Green beans are like eggplants.
You can't eat just one.
And there isn't just one way to cook them.
Last week I posted Ma's Green Bean Salad recipe.
But Carmela's Red, White and Green Salad was perfect for the holiday weekend.
Well, I thought it was.
In the Come to My Home chapter of Carmela's Entertaining with the Sopranos,
there's a recipe for Green Beans in Tomato Sauce.
I should've posted this recipe last week so you could've compared them.
So, here's Carmela's green bean recipe.
A week late.
It's still good.
And there are lots more green beans to eat.
Oh, about the liquid left after cooking the beans...

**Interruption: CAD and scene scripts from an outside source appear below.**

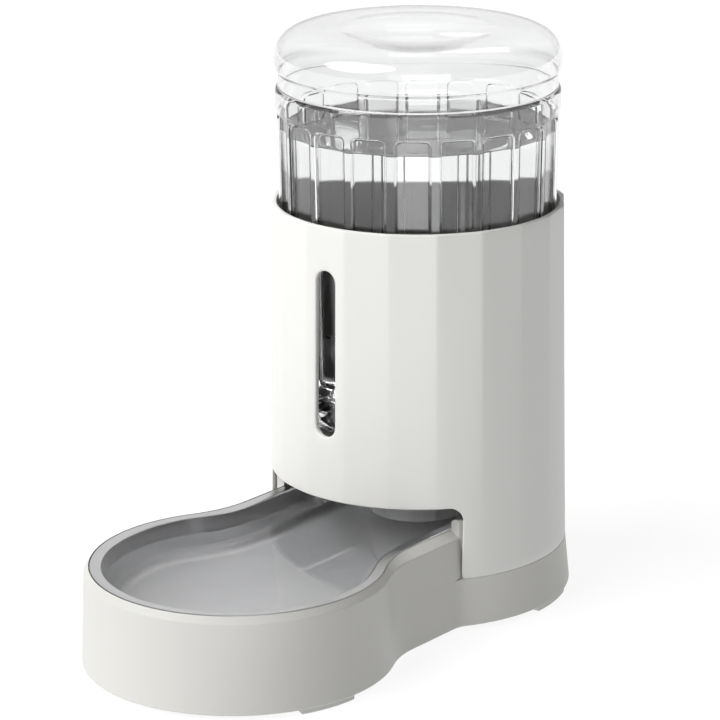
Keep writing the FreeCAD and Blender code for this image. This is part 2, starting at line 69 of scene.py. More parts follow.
# ---------------------------------------------------------------- mesh helpers
# in metres: points closer than the first are merged, edges shorter than the second are dissolved
DOUBLED_M, VANISHED_M = 2e-6, 1e-7
FLAT_TOLERANCE = 1e-6


def place(points, name, faces, sharp=35.0):
    """A mesh object in metres, smooth except along edges sharper than the angle."""
    mesh = bpy.data.meshes.new(name)
    mesh.from_pydata([(x * MM, y * MM, z * MM) for x, y, z in points], [], faces)
    mesh.validate()
    obj = bpy.data.objects.new(name, mesh)
    bpy.context.scene.collection.objects.link(obj)
    weld(obj)
    mesh.shade_smooth()
    mesh.set_sharp_from_angle(angle=radians(sharp))
    return obj


def weld(obj):
    """Merges doubled points and turns the faces outwards."""
    bm = bmesh.new()
    bm.from_mesh(obj.data)
    bmesh.ops.remove_doubles(bm, verts=bm.verts, dist=DOUBLED_M)
    bmesh.ops.dissolve_degenerate(bm, edges=bm.edges, dist=VANISHED_M)
    bmesh.ops.recalc_face_normals(bm, faces=bm.faces)
    bm.to_mesh(obj.data)
    bm.free()


class Surface:
    """Points and faces gathered for one mesh."""

    def __init__(self):
        self.points = []
        self.faces = []

    def add_points(self, points):
        first = len(self.points)
        self.points.extend(points)
        return list(range(first, len(self.points)))

    def strip(self, row_a, row_b, closed=False):
        """Quads between two rows of point numbers."""
        n = len(row_a)
        for i in range(n if closed else n - 1):
            j = (i + 1) % n
            self.faces.append((row_a[i], row_a[j], row_b[j], row_b[i]))

    def rows(self, rings, closed=True):
        """Adds rings of points and the quads between them; returns the point numbers."""
        numbered = [self.add_points(ring) for ring in rings]
        for a, b in zip(numbered, numbered[1:]):
            self.strip(a, b, closed)
        return numbered

    def fill(self, outline, inner, place_point, holes=()):
        """Triangles inside a flat outline, with extra inner points, placed in space by place_point."""
        flat = [Vector(p) for p in outline]
        loops = [list(range(len(flat)))]
        for hole in holes:
            loops.append(list(range(len(flat), len(flat) + len(hole))))
            flat.extend(Vector(p) for p in hole)
        flat.extend(Vector(p) for p in inner)
        edges = [(loop[i], loop[(i + 1) % len(loop)]) for loop in loops for i in range(len(loop))]
        points, _, faces, _, _, _ = delaunay_2d_cdt(flat, edges, [], 0, FLAT_TOLERANCE)
        first = len(self.points)
        self.points.extend(place_point(p) for p in points)
        for face in faces:
            middle = sum((points[i] for i in face), Vector((0, 0))) / len(face)
            if in_loop(middle, outline) and not any(in_loop(middle, hole) for hole in holes):
                self.faces.append(tuple(first + i for i in face))


def in_loop(point, loop):
    """True if a flat point lies inside a closed outline."""
    hit = False
    x, y = point[0], point[1]
    for (x0, y0), (x1, y1) in zip(loop, list(loop[1:]) + [loop[0]]):
        if (y0 > y) != (y1 > y) and x < x0 + (y - y0) * (x1 - x0) / (y1 - y0):
            hit = not hit
    return hit


def steps(a, b, n):
    """The n + 1 values that split a to b evenly."""
    return [a + (b - a) * i / n for i in range(n + 1)]


def smooth(a, b, x):
    """0 below a, 1 above b, and a soft step between."""
    t = min(1.0, max(0.0, (x - a) / (b - a)))
    return t * t * (3 - 2 * t)


def polar(r, angle, z):
    """The point at a radius and an angle round the tower."""
    a = radians(angle)
    return (r * sin(a), TOWER_Y - r * cos(a), z)


def arc(cx, cy, r, a0, a1, n):
    """Points round an arc, without its last one."""
    turns = [a0 + (a1 - a0) * i / n for i in range(n)]
    return [(cx + r * cos(a), cy + r * sin(a)) for a in turns]


def run(p, q, n):
    """Points along a straight line, without its last one."""
    return [(p[0] + (q[0] - p[0]) * i / n, p[1] + (q[1] - p[1]) * i / n) for i in range(n)]


def keyhole(line):
    """Closed outline of a (lobe radius, half width of the neck, radius of the hollow corner) line:
    round lobe in front, hollow corners, straight neck, half round behind the tower's axis."""
    lobe, neck, hollow = line
    corner_x = neck + hollow
    corner_y = LOBE_Y + sqrt((lobe + hollow) ** 2 - corner_x ** 2)
    turn = atan2(corner_y - LOBE_Y, corner_x)
    return (arc(0, LOBE_Y, lobe, -pi - turn, turn, 120)
            + arc(corner_x, corner_y, hollow, pi + turn, pi, 28)
            + run((neck, corner_y), (neck, TOWER_Y), 20)
            + arc(0, TOWER_Y, neck, 0, pi, 72)
            + run((-neck, TOWER_Y), (-neck, corner_y), 20)
            + arc(-corner_x, corner_y, hollow, 0, -turn, 28))


def inset(line, step):
    """The keyhole line that runs inside another at an even distance."""
    lobe, neck, hollow = line
    return (lobe - step, neck - step, hollow + step)


def at_height(outline, z):
    return [(x, y, z) for x, y in outline]


# ---------------------------------------------------------------- material helpers
# the colour sockets of a mix node, which share their names with the sockets of other types
MIX_A, MIX_B, MIX_RESULT = 6, 7, 2


def material(name):
    mat = bpy.data.materials.new(name)
    mat.use_nodes = True
    tree = mat.node_tree
    return mat, tree, tree.nodes["Principled BSDF"]


def node(tree, kind, **values):
    """A new node; a value named in_Something sets that input, any other sets a property."""
    made = tree.nodes.new(kind)
    for key, value in values.items():
        if key.startswith("in_"):
            made.inputs[key[3:].replace("_", " ")].default_value = value
        else:
            setattr(made, key, value)
    return made


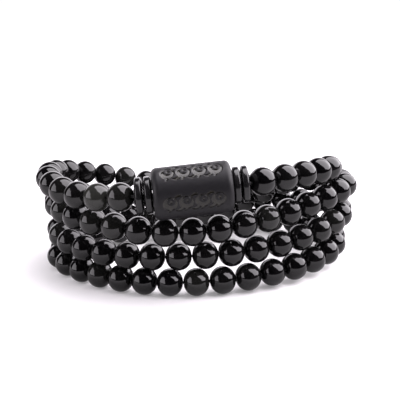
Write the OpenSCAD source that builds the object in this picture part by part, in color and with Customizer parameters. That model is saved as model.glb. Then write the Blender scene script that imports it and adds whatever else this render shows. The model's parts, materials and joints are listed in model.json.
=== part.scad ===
// Mala prayer beads: one elastic string of round stone beads, wound round four times and stood
// on a flat surface. The barrel bead and its four disc spacers sit at the front of the top turn.
// The cord's route is worked out first. Every bead is then threaded on it, one after the other.
// X runs to the right, Y away from the front and Z up. The bottom turn rests on Z = 0.

/* [Round beads] */
// Width of one round bead, across its hole
bead_d = 6.4; // [6.3:0.05:6.4]
// Length of one round bead, along its hole
bead_l = 5.96; // [5.9:0.02:5.96]
// Diameter of the hole through a round bead
bead_bore_d = 1.2; // [1:0.1:1.6]
// Depth of the small bevel at each mouth of the hole
bead_bevel = 0.2; // [0.1:0.05:0.3]
// Round beads on the string
bead_count = 124; // [124]

/* [Barrel bead] */
// Length of the barrel bead
barrel_l = 17; // [16.6:0.1:17]
// Diameter of the barrel bead
barrel_d = 11.4; // [10:0.1:11.4]
// Radius of the barrel's rounded shoulders
barrel_round = 1.2; // [0.6:0.1:1.6]
// Diameter of the hole along the barrel
barrel_bore_d = 2; // [1.8:0.1:2.4]
// Depth of the carved pattern
carve_depth = 0.25; // [0.1:0.05:0.4]
// Carved rows round the barrel
carve_rows = 5; // [3:1:5]
// Curls in one carved row
carve_curls = 4; // [3:1:5]

/* [Disc spacers] */
// Diameter of a disc spacer
disc_d = 8.2; // [7.6:0.1:8.2]
// Thickness of a disc spacer
disc_t = 1.8; // [1.4:0.1:1.8]
// Width of the bevel on each face of a disc
disc_bevel = 1.1; // [0.8:0.1:1.2]
// Diameter of the hole through a disc spacer
disc_bore_d = 1.6; // [1.5:0.1:1.8]

/* [Elastic cord] */
// Diameter of the elastic cord
cord_d = 0.7; // [0.5:0.1:0.8]
// Diameter of the knot hidden in the barrel
knot_d = 1.7; // [1.4:0.1:1.7]

/* [Hidden] */
bead_r = bead_d / 2;
cord_r = cord_d / 2;

// Spare cord at each disc and at the barrel
disc_play = 0.3;
barrel_play = 0.5;
disc_pitch = disc_t + disc_play;
barrel_pitch = barrel_l + barrel_play;

// The coil seen from above: four turns, each an oval of four quarters round this centre.
centre_x = -4.5;
centre_y = 27.5;

// How far each turn reaches from the centre, top turn first
reach_front = [30.65, 28.75, 26, 26.35];
reach_left = [34.2, 33.05, 33, 34.65];
reach_back = [21.6, 25.65, 21.4, 12.9];
reach_right = [44.45, 42.6, 40.35, 39.5];

// How square each quarter is: 2 is an ellipse, more is squarer, less is flatter
shape_front_left = [2, 1.9, 2, 1.7];
shape_back_left = [3, 2.7, 2.7, 2.1];
shape_back_right = [2.5, 2.5, 2.6, 2.1];
shape_front_right = [1.45, 1.8, 2.1, 1.8];

// Height of the cord every eighth of a turn: front, front left, left, back left, back,
// back right, right and front right. The last turn climbs back to the top one.
turn_z = [
  [25.8, 23.35, 23.8, 17.65, 12.45, 13.35, 18.75, 16.7],
  [15.8, 17.15, 16.75, 11.45, 7.6, 7.95, 11.6, 9.7],
  [9.4, 9.25, 9.45, 5.85, 3.1, 2.85, 4.5, 3.65],
  [3, 3, 2.95, 4.1, 7.1, 8.85, 23.1, 26.3]
];

// How far the barrel's centre lies to the right of the coil's centre, along the cord
barrel_shift = 3.05;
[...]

In situations like this, I like to stir a teaspoon of corn starch into an ounce or so of water and then stir the corn starch water into the pot's liquid and cook it for a few minutes so I'll have a sauce that clings better.
Just an alternative.
It's your call what you prefer.
One week with corn starch, one week without.
Oh, keep an eye on the pot - garlic burns easily.
Green Beans in Tomato Sauce
In a dutch oven, place
1/4 Cup olive oil
2 cloves garlic, finely chopped
Cook over medium heat about 2 minutes.
Chop coarsely and add
1 1/2 Cups canned Italian tomatoes, with the liquid
Bring to a simmer and cook 5 minutes.
1 pound green beans, trimmed
coarsely ground black pepper
Cover and cook, stirring occasionally, about 8 minutes.
1/2 Cup fresh basil leaves
Remove the beans to a serving bowl
If there's too much liquid left, boil the sauce down until thickened.
Pour sauce over the beans and serve.
Would I make Green Beans in Tomato Sauce again?
What's not to like?
It even has garlic.
Another recipe down. Thirteen more to go.